We see the audience too but never with the stage. We see them before shows as they wait for doors to open or between shows, whistling up at his hotel windows. “Pinch me!” one says when something moves up there.

And Pennebaker doesn’t interview anyone. What interviews we see are given by others at press conferences Dylan clearly doesn’t want because nobody asks intelligent questions. The best interview is the one with a journalist for the BBC World Service but we don’t see that, just the sharing of its questions first.

So much of this captures moments before or in between, because they’re the most real. It’s Dylan looking for his cane right before he goes on stage. It’s Dylan confused at people calling him an anarchist because he has no solutions. It’s Baez saying that if he finishes Love is a Four Letter Word, she’ll record it. Both did.

It’s a masterful cinema verité approach that worked because Pennebaker was unobtrusive.
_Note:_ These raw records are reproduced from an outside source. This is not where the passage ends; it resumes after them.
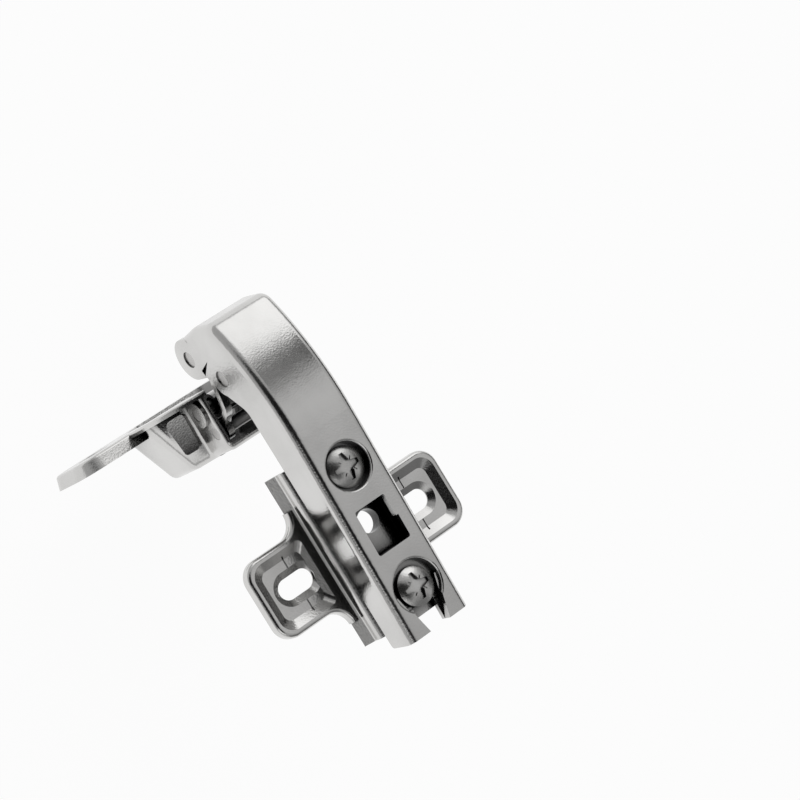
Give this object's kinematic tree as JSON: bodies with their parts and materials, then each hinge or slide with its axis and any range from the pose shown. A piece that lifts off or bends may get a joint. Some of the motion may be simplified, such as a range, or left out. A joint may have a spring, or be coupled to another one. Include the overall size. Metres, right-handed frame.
{
  "type": "concealed overlay hinge",
  "caption": "Concealed overlay cabinet hinge: cranked pressed arm on a winged slide-on plate, linked by pivots to a drawn cup with a screw-on flange.",
  "frame": {"origin": "midway between the two slots of the mounting plate, on the face that lies on the cabinet", "axes": "+X along the arm towards the cup, +Y along the pivot pins, +Z away from the cabinet"},
  "size_m": [0.0756, 0.062, 0.0617],
  "materials": {
    "nickel_steel": "bright nickel plate on pressed steel, slightly soft",
    "nickel_screws": "bright nickel plate on steel screws",
    "nickel_pins": "plain steel pins, satin",
    "leaf_spring": "dark spring steel"
  },
  "bodies": {
    "plate": {"mounting_plate": "nickel_steel"},
    "fixing_screw": {"fixing_screw": "nickel_screws"},
    "arm": {"hinge_arm": "nickel_steel", "leaf_spring": "leaf_spring", "front_arm_pin": "nickel_pins", "rear_arm_pin": "nickel_pins"},
    "adjusting_screw": {"adjusting_screw": "nickel_screws"},
    "outer_link": {"outer_link": "nickel_steel"},
    "inner_link": {"inner_link": "nickel_steel"},
    "cup": {"hinge_cup": "nickel_steel", "shallow_cup_pin": "nickel_pins", "deep_cup_pin": "nickel_pins"}
  },
  "joints": [
    {"name": "fixing_screw_turn", "type": "hinge", "parent": "plate", "child": "fixing_screw", "pos_m": [-0.0124, 0, 0.011], "axis": [0, 0, 1], "range_deg": [-180, 180]},
    {"name": "arm_slide", "type": "slide", "parent": "plate", "child": "arm", "axis": [1, 0, 0], "range_m": [-0.0012, 0.0012]},
    {"name": "adjusting_screw_turn", "type": "hinge", "parent": "arm", "child": "adjusting_screw", "pos_m": [0.0152, 0, 0.01482], "axis": [-0.0523, 0, 0.9986], "range_deg": [-180, 180]},
    {"name": "outer_link_swing", "type": "hinge", "parent": "arm", "child": "outer_link", "pos_m": [0.049, 0, -0.0037], "axis": [0, -1, 0], "range_deg": [0, 33.6]},
    {"name": "cup_swing", "type": "hinge", "parent": "outer_link", "child": "cup", "pos_m": [0.03307, 0, -0.01314], "axis": [0, -1, 0], "range_deg": [0, 47.2]},
    {"name": "inner_link_swing", "type": "hinge", "parent": "arm", "child": "inner_link", "pos_m": [0.0425, 0, 0.0041], "axis": [0, -1, 0], "range_deg": [0, 16.5]}
  ],
  "couplings": [
    {"joint": "cup_swing", "follows": "outer_link_swing", "ratio": 1.402},
    {"joint": "inner_link_swing", "follows": "outer_link_swing", "ratio": 0.488}
  ]
}
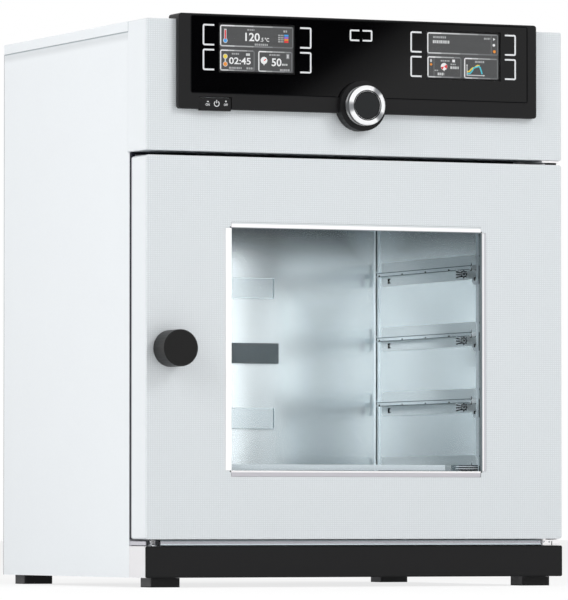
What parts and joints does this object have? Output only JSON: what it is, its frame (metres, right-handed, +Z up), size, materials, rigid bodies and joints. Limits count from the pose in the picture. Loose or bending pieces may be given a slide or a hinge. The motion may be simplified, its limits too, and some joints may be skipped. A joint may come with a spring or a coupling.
{
  "type": "vacuum drying oven",
  "caption": "Bench-top vacuum drying oven: steel chamber with shelf rails behind a thick glazed door that swings and latches, under a head with displays, turning ring, key and switch.",
  "frame": {"origin": "middle of the outer box in X and Y, at the underside of the feet in Z", "axes": "+Z up, -Y out of the door, +X to the right of someone facing the door"},
  "size_m": [0.55, 0.522, 0.6823],
  "materials": {
    "casing_steel": "fine textured satin",
    "white_steel": "satin",
    "grey_steel": "satin",
    "chamber_steel": "satin",
    "bright_steel": "polished",
    "black_plastic": "satin",
    "black_rubber": "matte",
    "trim": "gloss",
    "insulation": "matte",
    "seal": "satin",
    "brass": "machined",
    "board": "satin",
    "clear_glass": "polished",
    "black_glass": "gloss",
    "screen": "satin",
    "chrome": "polished"
  },
  "bodies": {
    "oven": {"left_side_panel": "casing_steel", "right_side_panel": "casing_steel", "top_cover": "casing_steel", "head_casing": "casing_steel", "base_pan": "grey_steel", "rear_panel": "grey_steel", "front_frame": "grey_steel", "encoder": "grey_steel", "power_unit": "grey_steel", "plinth_block": "white_steel", "plinth_front": "black_plastic", "shelf_socket": "black_plastic", "cockpit_bezel": "black_plastic", "mains_inlet": "black_plastic", "foot_front_left": "black_rubber", "foot_rear_left": "black_rubber", "foot_front_right": "black_rubber", "foot_rear_right": "black_rubber", "chamber": "chamber_steel", "shelf_rail_left_1": "chamber_steel", "shelf_rail_left_2": "chamber_steel", "shelf_rail_left_3": "chamber_steel", "shelf_rail_left_4": "chamber_steel", "shelf_rail_right_1": "chamber_steel", "shelf_rail_right_2": "chamber_steel", "shelf_rail_right_3": "chamber_steel", "shelf_rail_right_4": "chamber_steel", "socket_cover_1": "chamber_steel", "socket_cover_3": "chamber_steel", "insulation_jacket": "insulation", "door_seal": "seal", "hinge_bracket_upper": "bright_steel", "hinge_bracket_lower": "bright_steel", "hinge_pin_upper": "bright_steel", "hinge_pin_lower": "bright_steel", "latch_keeper": "bright_steel", "roller_bracket": "bright_steel", "vacuum_port": "bright_steel", "vent_port": "bright_steel", "pressure_sensor": "bright_steel", "vacuum_valve": "brass", "vent_valve": "brass", "cockpit_glass": "black_glass", "display_left": "screen", "display_right": "screen", "control_board": "board"},
    "door": {"door_shell": "casing_steel", "window_trim": "trim", "outer_pane": "clear_glass", "inner_glass": "clear_glass", "door_inner_frame": "grey_steel", "hinge_bush_upper": "black_plastic", "hinge_bush_lower": "black_plastic", "knob_bush": "brass"},
    "latch": {"door_knob": "black_plastic", "latch_spindle": "bright_steel"},
    "ring": {"control_ring": "chrome"},
    "key": {"confirm_key": "black_plastic"},
    "switch": {"main_switch": "black_plastic"},
    "roller": {"rest_roller": "bright_steel"}
  },
  "joints": [
    {"name": "door_hinge", "type": "hinge", "parent": "oven", "child": "door", "pos_m": [0.265, -0.21698, 0.28505], "axis": [0, 0, 1], "range_deg": [0, 120]},
    {"name": "door_knob_turn", "type": "hinge", "parent": "door", "child": "latch", "pos_m": [-0.244, -0.22698, 0.28325], "axis": [0, 1, 0], "range_deg": [0, 90]},
    {"name": "control_ring_turn", "type": "hinge", "parent": "oven", "child": "ring", "pos_m": [0.0014, -0.24298, 0.5773], "axis": [0, 1, 0], "continuous": true},
    {"name": "confirm_key_press", "type": "slide", "parent": "oven", "child": "key", "axis": [0, 1, 0], "range_m": [0, 0.001], "stiffness_N_per_m": 1500},
    {"name": "main_switch_press", "type": "slide", "parent": "oven", "child": "switch", "axis": [0, 1, 0], "range_m": [0, 0.003], "stiffness_N_per_m": 400},
    {"name": "rest_roller_spin", "type": "hinge", "parent": "oven", "child": "roller", "pos_m": [-0.258, -0.20698, 0.0536], "axis": [1, 0, 0], "continuous": true}
  ]
}
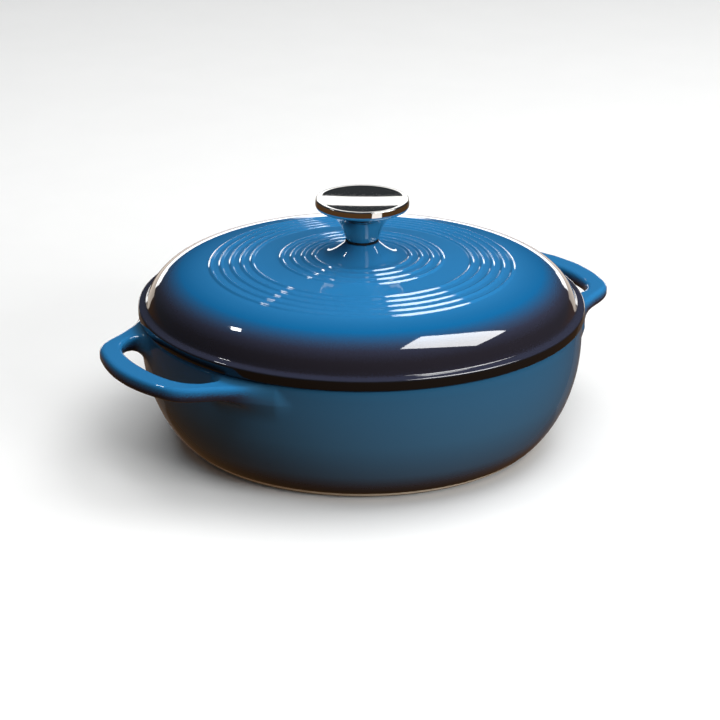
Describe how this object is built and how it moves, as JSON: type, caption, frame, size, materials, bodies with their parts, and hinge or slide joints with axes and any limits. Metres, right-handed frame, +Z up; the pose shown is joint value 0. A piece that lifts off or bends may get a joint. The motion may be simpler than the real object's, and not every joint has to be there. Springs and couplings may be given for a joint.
{
  "type": "covered casserole dish",
  "caption": "Round lidded casserole dish in enamelled cast iron, with loop handles and a domed, ringed lid lifted by a polished knob.",
  "frame": {"origin": "centre of the pot's foot, on the surface that the dish stands on", "axes": "+X towards one loop handle, +Y across the handles, +Z up through the knob"},
  "size_m": [0.368, 0.294, 0.1608],
  "materials": {
    "pot_enamel": "gloss porcelain enamel, blue shading to near black at the foot",
    "lid_enamel": "gloss porcelain enamel, bright blue crown shading to near black at the edge",
    "knob_steel": "polished stainless steel",
    "gasket_rubber": "matt black",
    "fastener_steel": "plain bright"
  },
  "bodies": {
    "pot": {"pot": "pot_enamel"},
    "lid": {"lid": "lid_enamel", "knob": "knob_steel", "knob_gasket": "gasket_rubber", "knob_screw": "fastener_steel", "spring_washer": "fastener_steel", "flat_washer": "fastener_steel"}
  },
  "joints": [
    {"name": "lid_lift", "type": "slide", "parent": "pot", "child": "lid", "axis": [0, 0, 1], "range_m": [0, 0.15]}
  ]
}
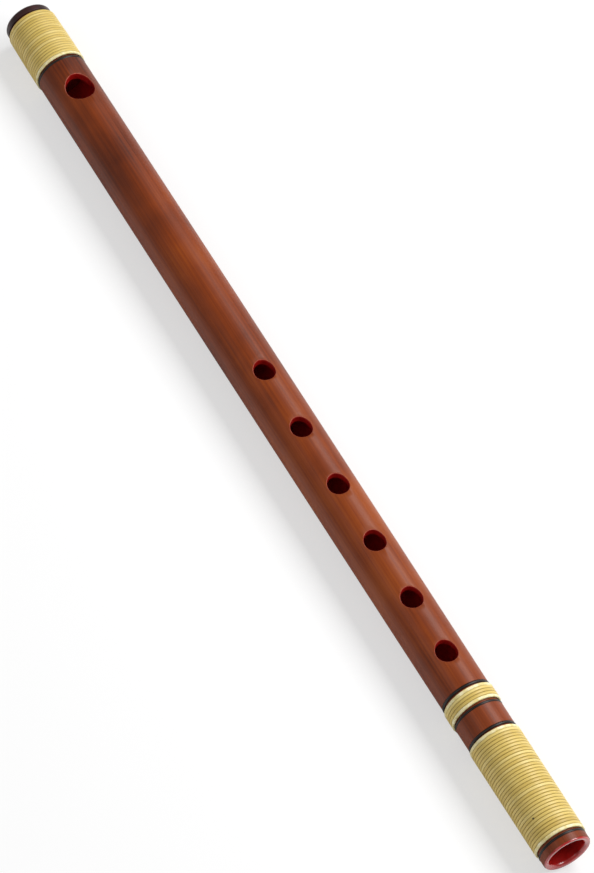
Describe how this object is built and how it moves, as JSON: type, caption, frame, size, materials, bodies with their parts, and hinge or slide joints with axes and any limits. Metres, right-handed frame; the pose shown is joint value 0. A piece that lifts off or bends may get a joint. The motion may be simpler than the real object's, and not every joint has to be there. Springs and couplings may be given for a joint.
{
  "type": "shinobue bamboo flute",
  "caption": "Side-blown bamboo flute with a mouth hole, finger holes, rattan windings and a red lacquered bore, closed at its head and open at its foot.",
  "frame": {"origin": "on the surface the flute lies on, under the middle of its length", "axes": "+X along the bore towards the open foot, +Z the way the mouth hole and finger holes face"},
  "size_m": [0.4, 0.02, 0.02],
  "materials": {
    "bamboo": "chestnut-brown lacquered bamboo, satin",
    "red_lacquer": "glossy vermilion lacquer",
    "cap_lacquer": "dark purple-brown lacquer, satin",
    "plug_wood": "bare wood",
    "stop_wax": "reddish wax",
    "rattan": "pale split rattan, satin",
    "black_lacquer": "black lacquer, satin"
  },
  "bodies": {
    "root": {"tube": "bamboo", "bore_lining": "red_lacquer", "head_cap": "cap_lacquer", "head_plug": "plug_wood", "bore_stop": "stop_wax", "head_wrap": "rattan", "foot_band": "rattan", "foot_wrap": "rattan", "head_wrap_edge_line": "black_lacquer", "foot_band_edge_line_head": "black_lacquer", "foot_band_edge_line_foot": "black_lacquer", "foot_wrap_edge_line_head": "black_lacquer", "foot_wrap_edge_line_foot": "black_lacquer"}
  },
  "joints": []
}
That’s tough to do with 1965 cameras, though he was an engineer who helped design them, and he mastered the approach, even if, as he pointed out, it means “you edit more and the film changes every three days”.

It would lead to other work with musicians, documenting David Bowie’s “farewell” concert in 1973, Ziggy Stardust and the Spiders from Mars, and Depeche Mode’s breakthrough 1988 tour of the U.S., which resulted in another pioneer of a film, 101, that arguably sparked reality TV, much of it following a bus of young fans on their way to the gig in Pasadena after winning a “be in a Depeche Mode movie contest”.

That was his favourite of his own films but the one that won awards was The War Room, a feature on Bill Clinton’s presidential campaign in 1992, focusing not on the politician but his lead strategist and communications director.

Inevitably, he married a documentarian and filmmaker, Chris Hegedus, and they made The War Room together, along with many others up to Unlocking the Cage in 2016. He received an honorary Academy Award in 2013 and passed six years later, still working at ninety-four.